As he said, Reyes has put to rest the idea he will ever play again, but he said every young coach still has that tug.

“That’s on all the coaches,” Reyes said. “Once anyone plays football, you still think you can play. Talk to our strength coach (Paul Chapman, in his 18th year), he still has dreams about playing football. That’s how we’re wired. That’s why we do what we do. Football is just part of who we are.”

Where does Reyes think this will take him? Would he ever like to be a head coach? Not so fast. He’s letting the journey take him wherever it’s meant to.

“I guess, sometimes I just like to lock in and let things naturally progress where they are,” he said. “That’s kind of how I’ve always been, even when I was coming out of high school and college.

“I just wanted to go as far as I can. I don’t think I ever had a true goal of playing in the NFL, I just wanted to be the best. I just wanted to be the best I could be, and whatever that morphs into, so be it. I approach college coaching the same way. I just want to do my job the best I can. Down the road, if it turns into something else, it turns into something else.”
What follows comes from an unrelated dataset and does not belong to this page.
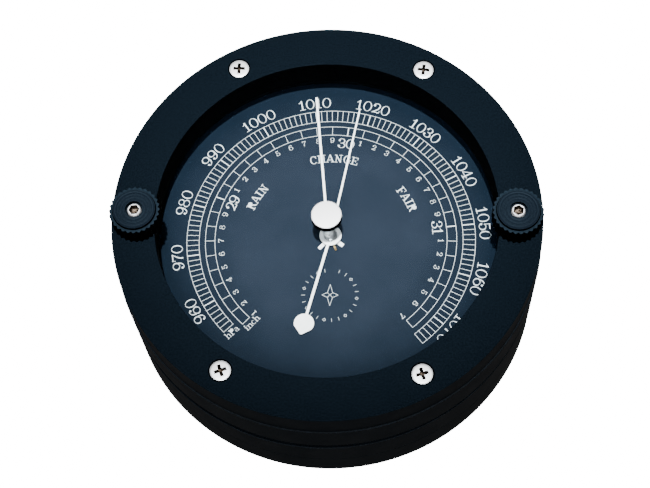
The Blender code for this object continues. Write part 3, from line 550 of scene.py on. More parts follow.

McDonnell said the value of his experience not only in the NFL but at UConn will help in his coaching.

“This guys’s got experience that way,” McDonnell said. “Now just got to make sure that experience comes through teaching and coaching.”

And Reyes is definitely in his version of football heaven.

“Coaching is a natural fit for me,” Reyes said. “And like I said, it’s a great opportunity. I’m extremely blessed and humbled just to be in the position I’m in.”

All football, all the time. Kendall Reyes is back in a world where he belongs.